L’imputata ha fornito un resoconto cronologico meticoloso del suo crimine: dopo aver controllato gli orari e l’andamento della marea ha comprato i biglietti del treno, ha lasciato Parigi con la figlia, Adelaide, e ha raggiunto la spiaggia di Berck-sur-Mer. In serata, sotto l’occhio della Luna “come un riflettore” lei ha “allattato Ada” l’ha “cullata” e lasciata sulla spiaggia deserta. E’ “fuggita”, lasciando al mare lo sporco lavoro del compiere l’omicidio. Il processo ha monopolizzato e diviso il dibattito in Francia: Fabienne è una grande bugiarda o una psicotica? “I non-psichiatri vedono più facilmente la menzogna che il delirio” ha spiegato in aula Daniel Zagury, uno dei migliori esperti francesi. Per lui, come per gli altri due membri del collegio, senza dubbio, l’imputata è una psicotica paranoica che ha tirato in ballo le streghe perché non può ammettere di avere una patologia mentale. Non solo, Fabienne Kabou, è riuscita a mettere in crisi il collegio giudicante con la sua spiccata personalità, la sua bellezza, la sua intelligenza, la confessione immediata che ha fatto del suo crimine e le parole con cui ha descritto il suo atto – il “deposito” senza violenza di una bambina accanto al mare – e con cui ha cercato di mascherarne l’orrore. “Non siamo abituati a vedere persone come lei in custodia delle carceri e prigioni” aveva riconosciuto il magistrato Herve Vlamynck. A detta dei commentatori d’Oltralpe, l’imputata ha affascinato coloro che le si sono avvicinati: gli investigatori, il giudice, il suo avvocato e la stampa.
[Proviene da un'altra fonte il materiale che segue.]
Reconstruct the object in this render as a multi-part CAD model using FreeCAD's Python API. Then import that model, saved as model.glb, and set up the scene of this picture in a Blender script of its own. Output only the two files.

Il pensiero va verso i processi di casa nostra, da giovani incriminati per aver ucciso la fidanzata o l’amica a mamme accusate di aver colpito a morte i propri figli. Il copione si ripete identico a se stesso e con poche variazioni di sorta. Grande spolvero di esperti, plastici di case e stanze, scialo di termini tecnici e numerose interviste rilasciate da imputati e parenti nel tentativo di usare i media per ottenere l’appoggio dell’opinione pubblica. Il combinato composto di questi fattori, lungi dal consentire una rapida soluzione dell’arcano rende il lavoro dei giudici più arduo. L’inesausta pressione mediatica infatti non permette rilassamenti, la gente vuole sapere, vuole annusare ancora il sangue e sentirsi come in un telefilm americano dove alla fine si scoprono colpevole, arma del delitto e motivazione. Solo che la vita vera percorre sceneggiature meno scontate. Così, alla fine, dopo tanto parlare, quello che resta è solo una foto di un sorriso innocente e una domanda inevasa: perché?